If you've read all of this. Congrats! You might be one of the only ppl that care enough to read long things about how i feel. About what goes on in my mind. I feel I've written enough...too much. I will finish up with this quote:

Some ppl say that dreams are better than reality. You can make it anything you want. But you can do anything you want with your life as well. And dreams are unpredictable. Just like life. Sure they can be better than reality. But in reality they are just 2 different worlds that we have yet to control.

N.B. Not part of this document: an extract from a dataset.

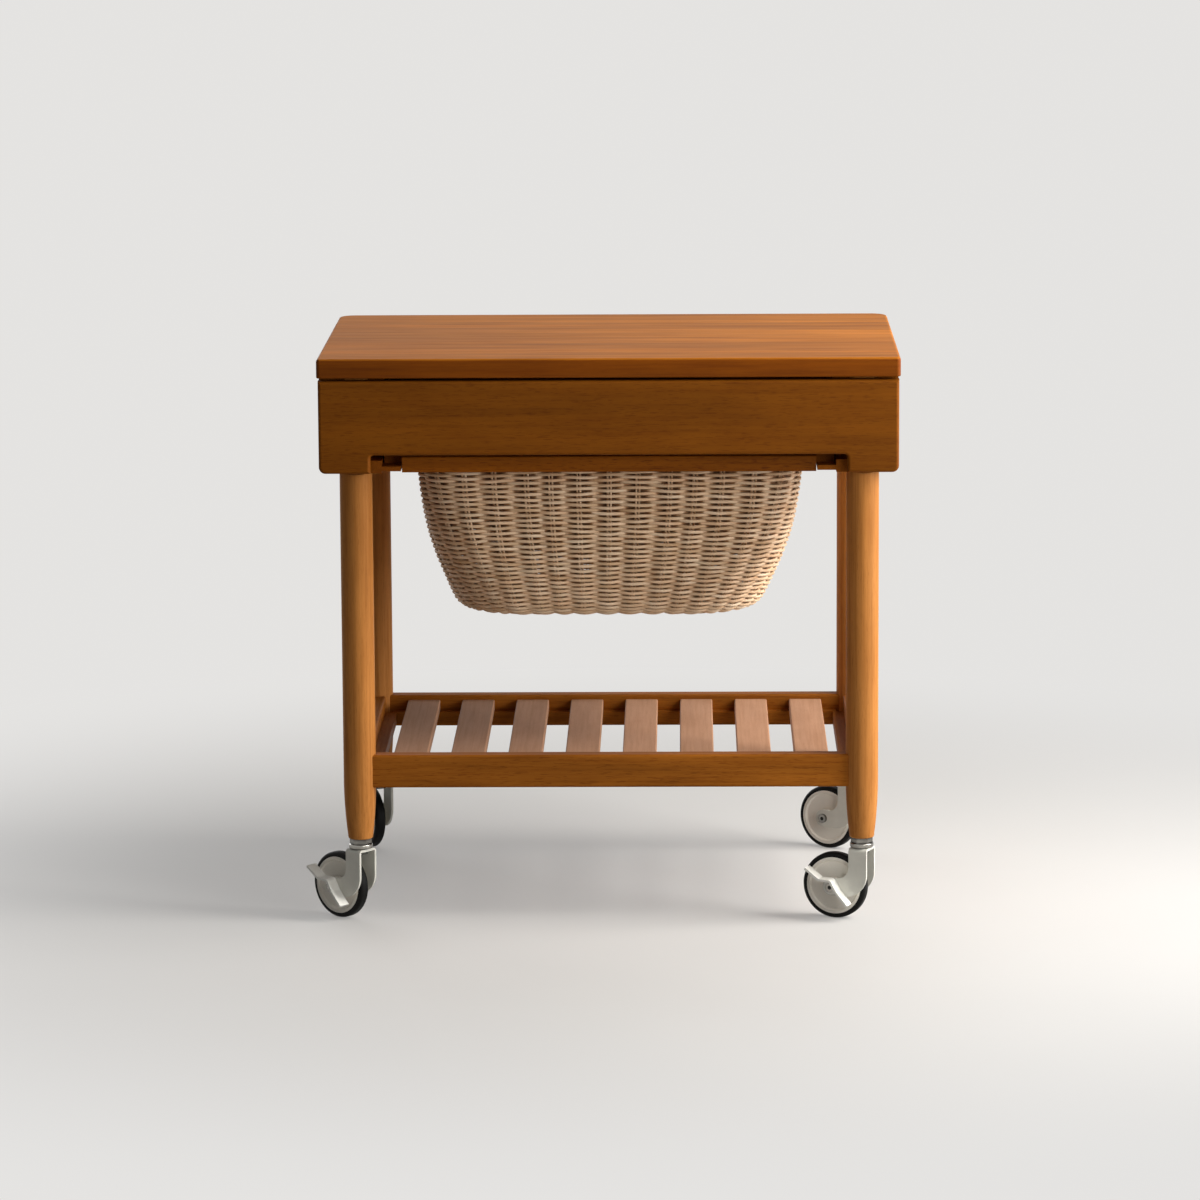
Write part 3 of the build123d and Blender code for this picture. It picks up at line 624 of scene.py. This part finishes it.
def guideObject(name, strands):
    # Each strand is a list of (place, way out, swing from -1 to 1, girth), whether it closes and,
    # where that isn't its swing, how deep it lies for the painted shade: 1 in front, -1 behind the others
    places, edges, kept = [], [], {"out": [], "swing": [], "girth": [], "tone": [], "shade": []}
    rng = random.Random(name)
    for points, closed, *sunkShade in strands:
        first = len(places)
        tone = rng.random()
        for place, out, swing, girth in points:
            places.append(place)
            kept["out"] += list(out)
            kept["swing"].append(swing)
            kept["girth"].append(girth)
            kept["tone"].append(tone)
            kept["shade"].append(sunkShade[0] if sunkShade else swing)
        edges += [(first + step, first + step + 1) for step in range(len(points) - 1)]
        if closed:
            edges.append((len(places) - 1, first))
    mesh = bpy.data.meshes.new(name)
    mesh.from_pydata(places, edges, [])
    mesh.attributes.new("out", "FLOAT_VECTOR", "POINT").data.foreach_set("vector", kept.pop("out"))
    for key, values in kept.items():
        mesh.attributes.new(key, "FLOAT", "POINT").data.foreach_set("value", values)
    holder = bpy.data.objects.new(name, mesh)
    scene.collection.objects.link(holder)
    return holder


def strandTree(material):
    tree = bpy.data.node_groups.new("wovenStrands", "GeometryNodeTree")
    face = tree.interface
    face.new_socket("Geometry", in_out="INPUT", socket_type="NodeSocketGeometry")
    for key in ("Swing", "Depth", "Height"):
        face.new_socket(key, in_out="INPUT", socket_type="NodeSocketFloat")
    face.new_socket("Sides", in_out="INPUT", socket_type="NodeSocketInt")
    face.new_socket("Geometry", in_out="OUTPUT", socket_type="NodeSocketGeometry")
    given, result = tree.nodes.new("NodeGroupInput"), tree.nodes.new("NodeGroupOutput")

    def read(name, kind="FLOAT"):
        reader = addNode(tree, "GeometryNodeInputNamedAttribute", Name=name)
        reader.data_type = kind
        return reader.outputs[0]

    def step(kind, **values):
        return addNode(tree, "GeometryNode" + kind, **values).outputs[0]

    amount = addMath(tree, "MULTIPLY", read("swing"), given.outputs["Swing"])
    reach = addVector(tree, "SCALE", read("out", "FLOAT_VECTOR"), amount)
    moved = step("SetPosition", Geometry=given.outputs["Geometry"], Offset=reach)
    upright = addNode(tree, "GeometryNodeSetCurveNormal", Curve=step("MeshToCurve", Mesh=moved))
    upright.mode = "Z_UP"
    line = step("SetCurveRadius", Curve=upright.outputs[0], Radius=read("girth"))
    way = tree.nodes.new("GeometryNodeSplineParameter").outputs["Length"]
    line = step("StoreNamedAttribute", Geometry=line, Name="way", Value=way)

    ring = step("CurvePrimitiveCircle", Radius=0.5, Resolution=given.outputs["Sides"])
    size = addNode(tree, "ShaderNodeCombineXYZ", X=given.outputs["Depth"], Y=given.outputs["Height"], Z=1)
    section = step("Transform", Geometry=ring, Scale=size.outputs[0])
    body = step("CurveToMesh", Curve=line, Profile_Curve=section, Fill_Caps=True)
    body = step("RealizeInstances", Geometry=step("SetShadeSmooth", Geometry=body))
    body = step("SetMaterial", Geometry=body, Material=material)
    tree.links.new(body, result.inputs[0])
    return tree


def weave(name, strands, tree, swing, section, sides=8):
    guide = guideObject(name + "Guide", strands)
    modifier = guide.modifiers.new("strands", "NODES")
    modifier.node_group = tree
    wanted = {"Swing": swing, "Depth": section[0], "Height": section[1], "Sides": sides}
    for item in tree.interface.items_tree:
        if item.in_out == "INPUT" and item.name in wanted:
            modifier[item.identifier] = wanted[item.name]
    bpy.context.view_layer.update()
    mesh = bpy.data.meshes.new_from_object(guide.evaluated_get(bpy.context.evaluated_depsgraph_get()))
    mesh.name = name
    bpy.data.objects.remove(guide)
    piece = bpy.data.objects.new(name, mesh)
    scene.collection.objects.link(piece)
    return piece


cane = {
    "tints": ((0.25, paint(206, 168, 130)), (0.45, paint(230, 196, 160)),
              (0.6, paint(242, 214, 182)), (0.8, paint(248, 228, 200))),
    "strandShade": ((0.0, (0.82, 0.76, 0.68, 1)), (0.5, grey(1)), (1.0, (1.04, 0.98, 0.94, 1))),
    "strandShare": 0.8,             # how much a strand's own shade counts
    "fibreShade": ((0.3, (0.86, 0.83, 0.8, 1)), (0.7, grey(1))),
    "fibreShare": 0.7,
    # painted shade: how dark a strand's colour turns where it lies behind the others
    "paintedRecessShade": ((0.08, (0.10, 0.055, 0.025, 1)), (0.30, (0.42, 0.30, 0.21, 1)), (0.46, grey(1))),
    "uneven": 0.5,                  # how much the painted shade in some gaps is darker than in others
    "unevenScale": 170.0,
    "patch": 28.0,                  # changes of tone along a strand, per metre
    "strandApart": 90.0,            # keeps one strand's patches unlike the next one's
    "fibreScale": 2200.0,
    "rough": 0.6,
    "shine": 0.3,
    "bump": (0.25, 0.0003),
}


def attribute(tree, name, output="Fac"):
    made = tree.nodes.new("ShaderNodeAttribute")
    made.attribute_name = name
    return made.outputs[output]


def caneMaterial(look):
    material, tree, shader = newMaterial("cane")
    tone = attribute(tree, "tone")
    along = addMath(tree, "MULTIPLY", attribute(tree, "way"), look["patch"])
    apart = addMath(tree, "MULTIPLY", tone, look["strandApart"])
    lengthwise = addNode(tree, "ShaderNodeCombineXYZ", X=along, Y=apart).outputs[0]
    patches = addNoise(tree, lengthwise, Scale=1.0, Detail=3.0, Roughness=0.6)
    fibres = addNoise(tree, objectPlace(tree), Scale=look["fibreScale"], Detail=2.0)
    base = addRamp(tree, patches, *look["tints"])
    base = addMix(tree, look["strandShare"], base, addRamp(tree, tone, *look["strandShade"]), "MULTIPLY")
    base = addMix(tree, look["fibreShare"], base, addRamp(tree, fibres, *look["fibreShade"]), "MULTIPLY")

    # Painted shade: where a strand lies behind the others, and on the stakes, shade is painted into its
    # colour
    facing = addVector(tree, "DOT_PRODUCT", surfaceNormal(tree), attribute(tree, "out", "Vector"))
    depth = addMath(tree, "MULTIPLY", facing, attribute(tree, "shade"))
    toss = addNoise(tree, objectPlace(tree), Scale=look["unevenScale"], Detail=1.0)
    shift = addMath(tree, "MULTIPLY_ADD", toss, look["uneven"], 0.5 - look["uneven"] / 2)
    paintedRecessShade = addRamp(tree, addMath(tree, "MULTIPLY_ADD", depth, 0.5, shift), *look["paintedRecessShade"])
    base = addMix(tree, 1.0, base, paintedRecessShade, "MULTIPLY")
    feedAll(tree, shader, Base_Color=base, Roughness=look["rough"], Specular_IOR_Level=look["shine"])
    addBump(tree, shader, fibres, *look["bump"])
    return material


def waver(look, share, way):
    # Hand-woven rows rise and fall together a little, and lie closer here than there
    turn = 2 * math.pi
    return sum(height * math.sin(turn * (around * share + down * way) + start)
               for height, around, down, start in look["wavers"])


def basketRows(look, shape, shares, aims):
    rng = random.Random(look["seed"])
    rows, way = [], look["firstRow"]
    swell, waves, apart = look["swell"]
    while way < shape.length:
        part = way / shape.length
        calm = min(look["waverRise"] * min(part, 1 - part), 1)
        girth = rng.uniform(*look["girth"])
        points = []
        for index, (share, aim) in enumerate(zip(shares, aims)):
            swing = math.cos(math.pi * (index / look["samples"] + len(rows)))
            place, out = shape.point(aim, way + calm * waver(look, share, way), look["skin"])
            thick = girth * (1 + swell * math.sin(waves * share + apart * len(rows)))
            points.append((place, out, swing, thick))
        rows.append((points, True))
        way += look["pitchTop"] + (look["pitchFoot"] - look["pitchTop"]) * part
    return rows


def basketStakes(look, shape, aims):
    # Two canes side by side for each stake, from under the border to the base
    stakes, steps = [], look["stakeSteps"]
    length = shape.length - look["stakeShort"]
    for aim in aims:
        for side in (-0.5, 0.5):
            points = []
            for step in range(steps + 1):
                place, out = shape.point(aim, look["stakeFrom"] + length * step / steps, look["skin"])
                across = Vector((-out.y, out.x, 0)).normalized()
                points.append((place + across * side * look["stakeApart"], out, 0.0, 1.0))
            stakes.append((points, False, look["sunkShade"]))
    return stakes


def chord(half, other, corner, offset):
    # Half the width of a rounded rectangle at some distance from its middle line
    past = abs(offset) - (other - corner)
    if past <= 0:
        return half
    return half - corner + math.sqrt(max(corner ** 2 - past ** 2, 0))


def baseRows(look, shape, z, outline):
    halfX, halfY, corner = outline
    strands = []
    count = int(2 * halfY / look["basePitch"])
    for row in range(count + 1):
        y = (row - count / 2) * look["basePitch"]
        reach = chord(halfX, halfY, corner, y)
        steps = max(int(2 * reach / (look["baseStick"] / look["baseSamples"])), look["baseLeast"])
        points = []
        for step in range(steps + 1):
            x = -reach + 2 * reach * step / steps
            swing = math.cos(math.pi * (x / look["baseStick"] + row))
            points.append((shape.leaned(x, y, z), Vector((0, 0, 1)), swing, 1.0))
        strands.append((points, False))
    return strands


def baseSticks(look, shape, z, outline):
    halfX, halfY, corner = outline
    sticks = []
    count = int(halfX / look["baseStick"])
    for column in range(-count, count + 1):
        x = column * look["baseStick"]
        reach = chord(halfY, halfX, corner, x)
        points = []
        for step in range(look["stickSteps"] + 1):
            y = -reach + 2 * reach * step / look["stickSteps"]
            points.append((shape.leaned(x, y, z), Vector((1, 0, 0)), 0.0, 1.0))
        sticks.append((points, False, look["sunkShade"]))
    return sticks


def borderStrands(look, shape):
    # A rolled border: strands wound round the rim
    (radiusOut, radiusUp), count = look["borderCore"], look["borderSteps"]
    core = [rimPlace(shape.halfX, shape.halfY, look["cornerTop"], index / count) for index in range(count)]
    around = sum((core[index] - core[index - 1]).length for index in range(count))
    turns = round(around / look["borderTwist"])
    strands = []
    for strand in range(look["borderStrands"]):
        points = []
        for index, middle in enumerate(core):
            ahead = core[(index + 1) % count] - core[index - 1]
            across = Vector((ahead.y, -ahead.x, 0)).normalized()
            turn = 2 * math.pi * (turns * index / count + strand / look["borderStrands"])
            z = shape.top - look["borderDrop"]
            place = Vector((shape.middle.x + middle.x, shape.middle.y + middle.y, z))
            place += across * radiusOut * math.cos(turn) + Vector((0, 0, radiusUp * math.sin(turn)))
            points.append((place, across, 0.0, 1.0))
        strands.append((points, True, 1.0))
    return strands


def makeBasket(look):
    shape = BasketShape(look)
    tree = strandTree(caneMaterial(cane))
    count = look["stakes"] * look["samples"]
    shares = []
    for index in range(count):      # stakes set by eye, so a little uneven
        share = index / count
        share += sum(size * math.sin(2 * math.pi * waves * share + start)
                     for size, waves, start in look["unevenStakes"])
        shares.append(share)
    aims = [rimPlace(shape.halfX, shape.halfY, look["cornerTop"], share) for share in shares]
    rows = basketRows(look, shape, shares, aims)
    print("basket rows:", len(rows))
    pieces = []
    split = len(look["rowPieces"])
    for number, part in enumerate(look["rowPieces"]):
        some = rows[len(rows) * number // split:len(rows) * (number + 1) // split]
        pieces.append(weave("basket_rows_" + part, some, tree, look["swing"], look["cane"]))
    stakes = basketStakes(look, shape, aims[::look["samples"]])
    pieces.append(weave("basket_stakes", stakes, tree, 0.0, look["stake"]))
    draw, z, _ = shape.wall(shape.length, look["skin"])
    outline = shape.outline(draw, z)
    pieces.append(weave("basket_base", baseRows(look, shape, z, outline), tree, look["swing"], look["cane"]))
    pieces.append(weave("basket_base_sticks", baseSticks(look, shape, z, outline), tree, 0.0, look["stake"]))
    pieces.append(weave("basket_border", borderStrands(look, shape), tree, 0.0, look["border"]))
    for piece in pieces:
        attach(piece, "basket_tray")
        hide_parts("wicker_basket")


addCamera(cameraSet)
for lampName, lampLook in lampSet.items():
    addLamp(lampName, lampLook)
addWorld(stageSet)
addFloor(stageSet)
print("camera, lamps and floor set")
dressWood()
print("wood dressed")
dressCasters()
print("casters dressed")
makeBasket(basket)
print("basket woven")

scene.view_settings.view_transform = "Standard"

The secret of man is this. We thrive off of others. We must always outshine others becuz we are that selfish. More money. More expensive things. More friends. More land. A bigger army. We spend our whole lives figuring this out. And frown upon us. We make things that kill each other. Blow up children in times of war. Some leaders say we are the kings of the world. But it is only becuz we destroyed everything below us.